DHS e-mail snafu reveals info on thousands of security pros

October 04, 2007 (Computerworld) -- A Reply All to a daily news roundup that had been e-mailed by the U.S. Department of Homeland Security to some 7,500 people, including thousands of security professionals, flooded government and business mail servers with over 2 million messages Wednesday.

The gaffe also revealed all subscribers' e-mail addresses, and in some cases other personal information, to other recipients of the DHS bulletin. Some of that information, including telephone numbers and titles of military personnel and government workers, may have been classified.

According to the New York Times, the unintended spam run began when a recipient of the "DHS Daily Open Source Infrastructure Report" hit the Reply All button to transmit an e-mail address change request.

By the end of the day, more than 2 million messages had been generated as recipients also using Reply or Reply All first complained about the spam surge, then added to the flood by mailing offhand comments, humorous remarks or demands that people stop sending messages. (See Computerworld blog post and related comments.)

The mail bouncing back and forth painted a less-than-professional picture, said Marcus Sachs, the director of the SANS Institute's Internet Storm Center (ISC). "It revealed a nice cross-section of who subscribes to DHS daily publications and consider themselves part of the defensive security community," Sachs said in a post to the ISC blog early Thursday. "Most definitely do not have the Jack Bauer (character from the series 24) mentality of total seriousness and no-joking attitude."

One list subscriber captured the non-Bauer attitude in a message that went out to all 7,500: "This has gone from an amazing pain in the neck, to fifth grade. But that was my favorite grade."


Another from the Office of the Assistant Secretary of Defense was even more flippant. "As a representative of the Department of Defense, I am ordering all to cease and desist with the emails. I'm a Sagittarius and it's overcast here in D.C.! :-)"

Sachs said that some ISC snooping found the DHS was not using a mail list manager, or listserv, such as the open-source Mailman or the free Majordomo, but instead was transmitting the daily report from an e-mail address on a Lotus Domino Release 7.0.2FP1 server hosted by a government contractor. "Quite likely an e-mail administrator either clicked a box last night, rebuilt the system, migrated it to a new server or did something that un-set a setting designed to prevent this type of event," Sachs suggested.

On Thursday, a DHS spokeswoman confirmed the snafu, which was only untangled when the government contractor that maintains the list, Computer Science Corp. (CSC) of El Segundo, Calif., was ordered to shut it down. According to several subscribers, the spam stopped late Wednesday, approximately nine hours after it started. The spokeswoman, who said that the bulletin originates from the DHS' National Infrastructure Coordinating Center, declined to explain the cause of the problem, but her description of changes made to prevent future occurrences gave a good hint.

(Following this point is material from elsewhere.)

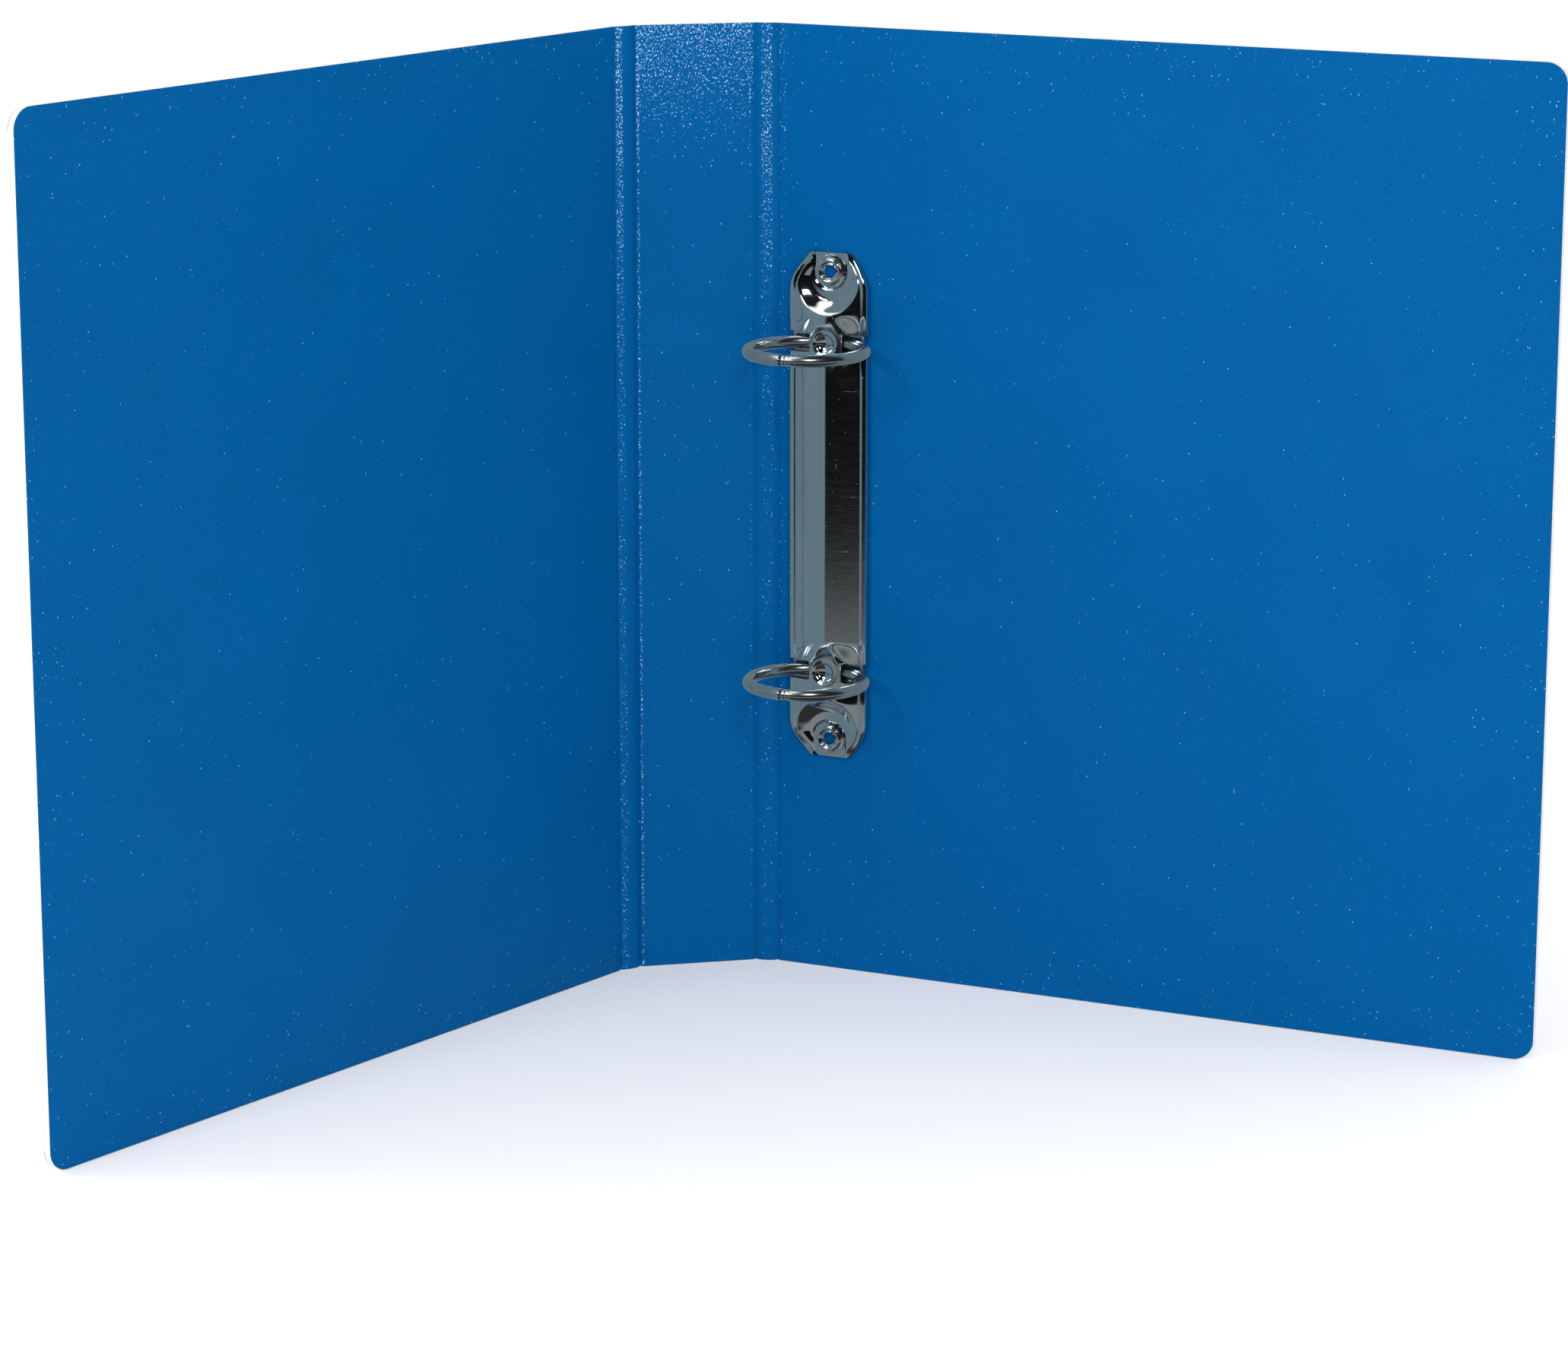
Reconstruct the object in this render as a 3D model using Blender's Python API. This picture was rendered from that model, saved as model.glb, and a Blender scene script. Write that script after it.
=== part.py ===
"""A5 two-ring binder, standing open on its bottom edge. Blender 4.5, metres, +Z up.

The origin is the middle of the spine board's bottom edge. The spine runs along X and the inside
faces -Y. The front cover is at -X; the back cover, which carries the ring mechanism, is at +X.
The cover is one laminated board, scored into five panels: front cover, front strip, spine, back
strip and back cover. Each panel is a board core between an outer and an inner film.
"""

import math

import bmesh
import bpy

MM = 0.001

# The scored cover
HEIGHT = 230.0 * MM
COVER_WIDTH = 192.0 * MM  # last crease to fore-edge
SPINE_PITCH = 29.2 * MM  # crease to crease across the spine
STRIP_PITCH = 5.8 * MM  # crease to crease across a hinge strip
CREASE_GAP = 1.1 * MM  # crushed width between two panels, so that they can fold by 45 degrees
CORNER_RADIUS = 5.0 * MM
BOARD_THICKNESS = 1.6 * MM
FILM_THICKNESS = 0.15 * MM
FILM_GAP = 0.05 * MM
FILM_INSET = 0.3 * MM  # the films stop short of the raw board edge
FRONT_FOLD = math.radians(19.75)  # at each of the front side's two creases, as it stands
BACK_FOLD = math.radians(18.75)
HALF_COVER = BOARD_THICKNESS / 2 + FILM_GAP + FILM_THICKNESS

# The spine label
LABEL_WIDTH = 24.0 * MM
LABEL_HEIGHT = 146.0 * MM
LABEL_BELOW_TOP = 9.0 * MM
LABEL_THICKNESS = 0.1 * MM
LABEL_RADIUS = 2.0 * MM

# The ring mechanism: X across it, Y along it and Z up from the back cover's inside face
MECHANISM_OFFSET = 14.3 * MM  # last crease to the mechanism's centre line
RING_PITCH = 80.0 * MM
RING_RADIUS = 13.7 * MM  # to the middle of the wire
RING_CENTRE = 14.45 * MM
WIRE_RADIUS = 1.45 * MM
RING_FOOT = math.radians(155.0)  # from the ring's crown round to its foot
RING_SEAM = 0.3 * MM

SHEET = 0.6 * MM
HOUSING_LENGTH = 123.0 * MM
HOUSING_HALF = 10.0 * MM
HOUSING_BASE = 0.15 * MM
ARCH_HALF = 8.4 * MM  # half width of the arch, inside the rims
ARCH_CROWN = 4.4 * MM
ARCH_EDGE = 2.5 * MM
RIM_TOP = 2.4 * MM
RIM_INNER = 1.3 * MM  # the rim's flat top lies between these two, inward from its outer face
RIM_OUTER = 0.6 * MM
RIM_ROUND_IN = 0.15 * MM
RIM_ROUND_DROP = 0.2 * MM
RIM_FOOT_BEVEL = 0.2 * MM
LIP_REACH = 2.0 * MM
LIP_END = 45.5 * MM  # the lips under the rims reach this far from the middle
LIP_TAPER = 0.4 * MM
FOOT_REACH = 0.7 * MM  # the rims' feet beyond the lips
FOOT_HEIGHT = 0.25 * MM
END_HALF = 5.0 * MM
SHOULDER_LENGTH = 4.6 * MM
DISH_CENTRE = 6.2 * MM  # from the housing's end
DISH_HALF_WIDTH = 7.6 * MM
DISH_HALF_LENGTH = 8.2 * MM
DISH_FLOOR = 4.3 * MM
DIMPLE_RADIUS = 2.3 * MM
DIMPLE_DEPTH = 1.3 * MM
NOTCH_INNER = 4.7 * MM
NOTCH_HALF = 2.6 * MM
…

"From now on, the mail list addresses will be placed in the Bcc: field rather than the To: field," she said. Several subscribers had speculated that the address list must have been moved to the To: field to create the spam storm.

The episode had a serious side, however, as numerous subscribers pointed out: Because all replies were sent to all subscribers, e-mail addresses and other potentially confidential information -- details in the sender's default e-mail signature, for example -- were disclosed.

"When I tried replying to one of the messages this afternoon, it bounced off an e-mail relay at the firm that handles this listserve for DHS, which then sent me a full list of the e-mail addresses my message did not reach," said a fraud investigator identified only as Flip on his blog. "Roughly 7,000 in all -- presumably every e-mail address on the DHS Daily Report distribution list."


Another subscriber commenting on a message forum reported receiving the same list of addresses, many of which were from domains marking their owners as military personnel or government employees. "This is e-mail 101, and I'm incredibly disappointed in CSC for failing so badly," added a second subscriber on the same forum.

The disclosure problem came into focus when recipients received this message: "Subject: Is this being a joke? why are so many messages today? Amir Ferdosi Sazeman-e Sana'et-e Defa' Qom Iran" In a follow-up message, Ferdosi identified himself as a researcher with Iran's Ministry of Defense.

A reply minutes later put it plainly. "For those of you that have responded to this e-mail from an official computer with your snazzy little signature at the bottom, especially those that have every piece of contact information listed, including those of you that have disclosed sensitive phone numbers and classified e-mail addresses, have knowingly provided this information to people all over the world some of which I am sure are deemed 'undesirables'," said someone identified as Marshall Odom. "Those of you that are in the military or provide services through any official office you should know better than to advertise who you are and who you work for."

As if that wasn't bad enough, the ISC's Sachs made an obvious point. "All it takes now is some wise-acre (or a BadGuy) to send a zero-day PDF or Word attachment to the names now available and nail a few dozen gullible security professionals," he said.

Hackers, phishers and other cybercriminals seek out the kind of information that was disclosed by the DHS list, since it makes their socially-engineered messages and targeted attacks that much more convincing.